А на завтра, в Крещенье, я проснулся разом, как от толчка, и сразу же ударило, рванулось сердце — сегодня надо было уезжать! В доме пахло по-праздничному, необыкновенно приятно; как-то особенно сильно чувствовался сегодня дом, и одевался я уже сам не свой, всё утешая себя тем, что до отъезда оставалось еще несколько часов. Потом мы все пошли в церковь: мать, впервые после болезни выходившую на воздух, вел под руку отец — и при виде ее впавшего, бледного лица у меня до боли сжималось сердце от мысли, что завтра я ее уже не буду видеть; и она взглядывала на меня иногда, подолгу задерживаясь на мне грустными глазами. А старшая сестра шла рядом, гордо несла свою красивую голову, и мне становилось стыдно за свою слабость: ведь она тоже уезжала — правда, лишь послезавтра. В церкви я ушел на клирос и всю службу пел в хоре, как в прежние годы, с трепетом ожидая, когда пойдут на Иордань. Церковь полна народу, не меньше, чем на Рождество, и под конец службы самые степенные и старые мужики в расшитых овчинных шубах, все с бородами до пояса, выходят к амвону, вынимают из гнезд хоругви, иконы, выносят из алтаря огромный деревянный крест; и медленно, сквозь расступающиеся ряды, со священником и дьяконом в белых ризах впереди крестный ход выходит из церкви наружу. Там сверкающий морозный день, солнце стоит в дымчатой, нежной пелене, в воздухе реет сухой, острый снег, хотя на небе нет ни одной тучи. С пением крещенских стихир мы идем через деревню, сверкают ризы, бьются и трепещут хоругви, звенят, поют колокола, а за нами сзади поток молящихся, мужики идут с обнаженными головами. Мы спускаемся на реку к Иордани, и там священник купает крест, святит воду, кропит крестообразно народ, и хор поет: «Днесь вод освящается естество и разделяется Иордан…». И во мне заходится от какого-то блаженного восторга сердце. И когда освящение воды кончается, и крестный ход идет назад, оглядываясь, я всё еще вижу народ, теснящийся у Иордани с сосудами в руках, набирающий священную крещенскую воду… «Освяти мене и воды, Спасе!..».

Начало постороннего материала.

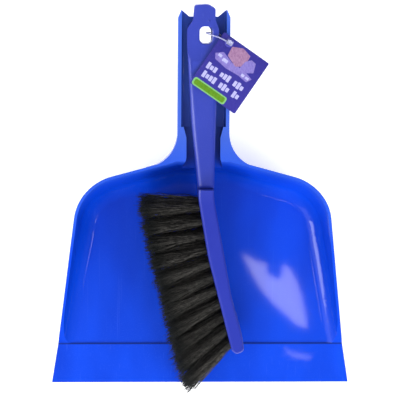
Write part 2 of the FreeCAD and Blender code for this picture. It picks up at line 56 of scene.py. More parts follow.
scene.view_settings.view_transform = "Standard"
mm = 0.001
print("frame loaded:", len(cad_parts), "nodes")

# the brush leans back with the handle, and its own frame has y along the grip
brushPlace = {"run": 67.7 * mm, "height": 54.6 * mm, "lean": 7}
brushFrame = (Matrix.Translation((0, brushPlace["run"], brushPlace["height"]))
              @ Matrix.Rotation(math.radians(brushPlace["lean"]), 4, "X"))


def onBrush(x, y, z):  # millimetres in the brush's frame to metres in the row frame
    return brushFrame @ Vector((x * mm, y * mm, z * mm))


# looks straight down on the set from well above it
cameraLook = {
    "place": (-0.0714, 0.0858, 1.8368), "turn": (-0.0483, -0.0383, 0.0033), "lens": 175.55,
    "reach": 50}
cameraData = bpy.data.cameras.new("camera")
cameraData.lens = cameraLook["lens"]
cameraData.clip_end = cameraLook["reach"]
camera = bpy.data.objects.new("camera", cameraData)
camera.location = cameraLook["place"]
camera.rotation_euler = cameraLook["turn"]
scene.collection.objects.link(camera)
scene.camera = camera


# helpers that build node trees
def startMaterial(name, **sockets):
    material = bpy.data.materials.new(name)
    material.use_nodes = True
    shader = material.node_tree.nodes["Principled BSDF"]
    for socket, value in sockets.items():
        shader.inputs[socket.replace("_", " ")].default_value = value
    return material, material.node_tree, shader


def wire(tree, source, target):
    tree.links.new(source, target)


def objectPlace(tree, scale=(1, 1, 1), turn=(0, 0, 0)):
    where = tree.nodes.new("ShaderNodeTexCoord")
    place = tree.nodes.new("ShaderNodeMapping")
    place.inputs["Scale"].default_value = scale
    place.inputs["Rotation"].default_value = turn
    wire(tree, where.outputs["Object"], place.inputs["Vector"])
    return place.outputs["Vector"]


def cloud(tree, place, size, detail=2.0, roughness=0.5):  # noise with lumps of this size in metres
    noise = tree.nodes.new("ShaderNodeTexNoise")
    noise.inputs["Scale"].default_value = 1 / size
    noise.inputs["Detail"].default_value = detail
    noise.inputs["Roughness"].default_value = roughness
    wire(tree, place, noise.inputs["Vector"])
    return noise.outputs["Fac"]


def spread(tree, source, low, high, toLow=0.0, toHigh=1.0):  # remaps a value and clamps it
    change = tree.nodes.new("ShaderNodeMapRange")
    limits = {"From Min": low, "From Max": high, "To Min": toLow, "To Max": toHigh}
    for socket, value in limits.items():
        change.inputs[socket].default_value = value
    wire(tree, source, change.inputs["Value"])
    return change.outputs["Result"]


def blendColour(tree, amount, first, second):  # a colour is either a socket or red, green and blue
    mix = tree.nodes.new("ShaderNodeMix")
    mix.data_type = "RGBA"
    wire(tree, amount, mix.inputs[0])
    for socket, colour in ((mix.inputs[6], first), (mix.inputs[7], second)):
        if hasattr(colour, "links"):
            wire(tree, colour, socket)
        else:
            socket.default_value = (*colour, 1)
    return mix.outputs[2]


def combine(tree, first, second, operation="ADD"):
    maths = tree.nodes.new("ShaderNodeMath")
    maths.operation = operation
    for socket, value in zip(maths.inputs, (first, second)):
        if hasattr(value, "links"):
            wire(tree, value, socket)
        else:
            socket.default_value = value
    return maths.outputs[0]


def relief(tree, shader, layers):  # (height, depth in metres, strength) stacked into one bump
    normal = None
    for height, depth, strength in layers:
        bump = tree.nodes.new("ShaderNodeBump")
        bump.inputs["Distance"].default_value = depth
        bump.inputs["Strength"].default_value = strength
        wire(tree, height, bump.inputs["Height"])
        if normal:
            wire(tree, normal, bump.inputs["Normal"])
        normal = bump.outputs["Normal"]
    wire(tree, normal, shader.inputs["Normal"])


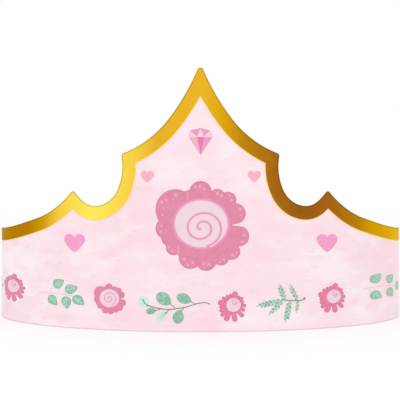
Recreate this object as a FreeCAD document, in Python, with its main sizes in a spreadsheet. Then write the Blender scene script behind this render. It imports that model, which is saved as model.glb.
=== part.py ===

Дома Палашка носилась из комнаты в комнату с грудами свежего, пахучего белья на руках — готовили нас в дорогу. В коридоре я наткнулся на нее, когда, скатившись сверху по глянцевитым перилам лестницы, она с легким вскриком упала как раз передо мною. Исподлобья она посмотрела на меня, словно чего-то ожидая, я смутился, не зная, что сказать.
— В городе-то не забывайте нас, деревенских, — нашлась Палашка первая и пробежала в боковушу.
За обедом был у нас священник, отец Михаил, пришедший неожиданно, к общему удручению, и мать старалась быть с гостем особенно любезной. Батюшка был молодой и неопытный, ни с кем еще не ознакомился и оставался у нас бесконечно долго; я видел недоуменные взгляды, которыми перекидывались мать и отец и радовался, что гость так долго сидит: может быть, из-за этого сегодня не поедем, отложат до завтра. Егору было сказано в пять подавать, а шел уже третий час, за окнами стало синеть, багряные лучи пронзали, чуть дымясь, обледенелые окна, рассыпая рубины на полу. Я сидел, и несвязные видения вились передо мною: горница в Турасове, тоже с пурпуровыми окнами, где я ждал отъезда перед пургой, инспектор у окна — Боже, как это недавно всё было! — подъезд к дому, мать в постели. Ася и кадет — она тоже сегодня уезжала. И я удивлялся, что не чувствовал больше стыда и боли, и странно! — мысль почему-то перебегала на Палашку.
— Извините, батюшка — услышал я, как сквозь сон, голос отца, — сегодня мы сына отправляем…
Значит, всё-таки, едем! Торопливо поводя руками по пуговицам и без того застегнутой рясы, по цепочке креста, отец Михаил встает, прощается, смеется при том нервным смехом, благословляет меня: «Во имя Отца и Сына»; от его рясы пахнет сильно нафталином — очевидно новая, вынул для праздника. И с его уходом всё свершается очень быстро: мать спешит посмотреть, что мне уложили, достаточно ли дали белья, провизии, — а набито для меня четыре корзины; отец зовет к себе, передает конверты с надписями: этот отнесешь тому-то с поклоном, этому просто передашь, в крайнем случае по почте пошлешь, это твоей «чухне» отдашь деньги, не потеряй, и тут впервые за три недели я с тоской вспомнил про Амалию — ее отец величал «чухной».